Biden, as he ended his own campaign, while remaining as a lame-duck president for another six months, wholeheartedly endorsed Harris, his second-in-command for the past 3 1/2 years.

On Monday, he told Harris campaign workers via telephone, “The name has changed at the top of the ticket, but the mission hasn’t changed at all. And by the way, I’m not going anywhere. I’m going to be out there on the campaign with her, with Kamala.”

“I’ve been honored and humbled — I mean this from the bottom of my heart, my word as a Biden — for all you’ve done for me and my family,” he said, while adding that now, “I’m hoping you’ll give every bit of your heart and soul that you gave to me to Kamala.”

Biden said he would address the nation from the White House on Wednesday evening about his decision to withdraw from the presidential race and how he plans to govern during his remaining time in office. He is the first president since Lyndon Johnson in 1968 to withdraw from a reelection campaign.

While some Democratic officials initially thought Biden’s withdrawal from his reelection effort might lead to a contested race among several contenders for the party’s presidential nomination, leading Democratic state governors, the most likely presidential aspirants, quickly supported Harris’ candidacy.

By late Monday, Harris had amassed more than enough delegates to the party’s August 19-22 national convention in Chicago to unofficially claim the nomination, although the party is holding a virtual ballot that will decide the contest even earlier, by August 7.

Former House of Representatives Speaker Nancy Pelosi, still an influential Democratic strategist, endorsed Harris, as did actor George Clooney, a major Democratic fundraiser in Hollywood who two weeks ago wrote an opinion article in The New York Times calling for Biden to end his candidacy, even though Clooney in June helped stage a glitzy fundraiser for him.

The top two Democratic congressional leaders, Senate Majority Leader Chuck Schumer and House Minority Leader Hakeem Jeffries, endorsed Harris on Tuesday.

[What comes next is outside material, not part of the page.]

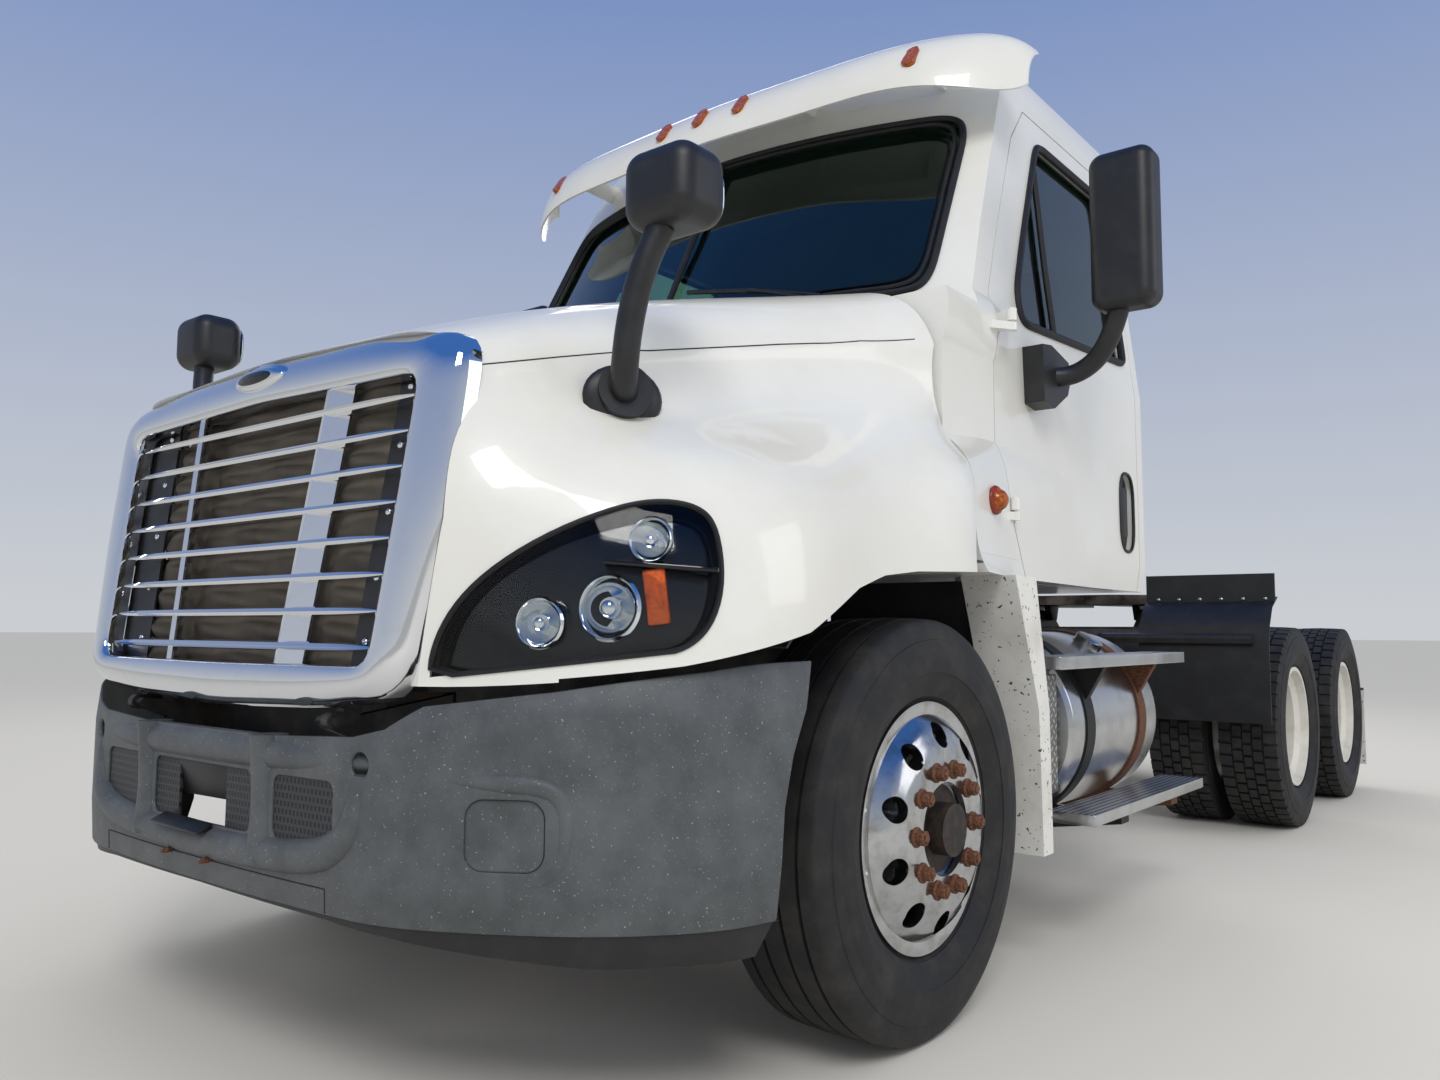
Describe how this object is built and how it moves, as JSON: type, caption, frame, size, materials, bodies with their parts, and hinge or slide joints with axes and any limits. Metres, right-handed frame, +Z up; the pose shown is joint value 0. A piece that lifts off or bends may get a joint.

Schumer said, “Boy, are we enthusiastic. It’s a happy day. Democrats are moving forward more united than ever before” to support Harris.

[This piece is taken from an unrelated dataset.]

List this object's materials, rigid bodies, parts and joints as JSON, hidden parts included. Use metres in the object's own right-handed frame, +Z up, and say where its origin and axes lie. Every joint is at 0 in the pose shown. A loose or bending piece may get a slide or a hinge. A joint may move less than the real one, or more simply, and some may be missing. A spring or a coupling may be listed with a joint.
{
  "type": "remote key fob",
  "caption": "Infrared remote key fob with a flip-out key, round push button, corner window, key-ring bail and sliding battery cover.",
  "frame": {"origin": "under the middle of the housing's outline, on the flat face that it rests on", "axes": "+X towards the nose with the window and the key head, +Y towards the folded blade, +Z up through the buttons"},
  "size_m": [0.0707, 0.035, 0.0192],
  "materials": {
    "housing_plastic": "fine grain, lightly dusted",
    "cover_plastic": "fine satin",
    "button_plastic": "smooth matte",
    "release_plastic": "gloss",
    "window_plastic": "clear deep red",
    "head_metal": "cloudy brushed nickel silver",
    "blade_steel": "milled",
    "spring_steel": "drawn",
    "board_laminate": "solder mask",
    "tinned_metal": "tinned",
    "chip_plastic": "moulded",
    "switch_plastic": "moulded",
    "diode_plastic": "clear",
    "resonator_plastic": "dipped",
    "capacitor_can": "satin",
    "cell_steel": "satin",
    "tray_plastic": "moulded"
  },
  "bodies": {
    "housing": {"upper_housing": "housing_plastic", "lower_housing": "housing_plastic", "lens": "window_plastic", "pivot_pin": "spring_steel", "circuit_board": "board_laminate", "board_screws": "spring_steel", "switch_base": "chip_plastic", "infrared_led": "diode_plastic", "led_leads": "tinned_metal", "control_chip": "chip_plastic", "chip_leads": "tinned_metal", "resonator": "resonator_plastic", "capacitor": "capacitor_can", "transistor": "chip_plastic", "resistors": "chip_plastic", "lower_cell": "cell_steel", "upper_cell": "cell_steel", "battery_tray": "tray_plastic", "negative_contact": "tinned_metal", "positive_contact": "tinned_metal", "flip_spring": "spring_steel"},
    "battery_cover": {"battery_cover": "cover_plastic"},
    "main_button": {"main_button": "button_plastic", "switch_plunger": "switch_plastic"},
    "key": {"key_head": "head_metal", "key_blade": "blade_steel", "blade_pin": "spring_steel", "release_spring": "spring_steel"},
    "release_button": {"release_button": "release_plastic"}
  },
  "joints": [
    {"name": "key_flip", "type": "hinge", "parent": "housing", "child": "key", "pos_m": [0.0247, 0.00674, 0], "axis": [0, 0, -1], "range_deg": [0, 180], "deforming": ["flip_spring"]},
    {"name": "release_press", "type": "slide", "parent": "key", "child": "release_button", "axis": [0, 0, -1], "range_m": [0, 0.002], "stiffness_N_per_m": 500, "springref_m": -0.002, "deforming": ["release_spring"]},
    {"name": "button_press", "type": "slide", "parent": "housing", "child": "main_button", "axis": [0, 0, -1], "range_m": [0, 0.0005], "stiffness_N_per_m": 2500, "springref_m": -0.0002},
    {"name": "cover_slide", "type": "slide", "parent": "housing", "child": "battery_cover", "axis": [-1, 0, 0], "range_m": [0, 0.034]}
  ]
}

The Harris campaign said it had raised more than $100 million from Sunday afternoon, when Biden ended his candidacy, through Monday evening.

Meanwhile, Harris is mulling whom to select as her vice-presidential running mate, with former Attorney General Eric Holder and Washington lawyer Dana Remus beginning to vet the backgrounds of several possible choices.

Among the names surfacing in news accounts were Arizona Senator Mark Kelly, a former U.S. astronaut; and six state governors, Andy Beshear of Kentucky, Gretchen Whitmer of Michigan, J.B. Pritzker of Illinois, Tim Walz of Minnesota, Josh Shapiro of Pennsylvania and Roy Cooper of North Carolina.

Harris headed Tuesday to Milwaukee, in the political battleground state of Wisconsin, for her first campaign rally as the likely Democratic nominee.

Trump, after securing the Republican presidential nomination last week, is resuming his campaign on Wednesday with a rally in the city of Charlotte, in North Carolina, another contested state. Trump won the state four years ago against Biden, even as he lost the national election.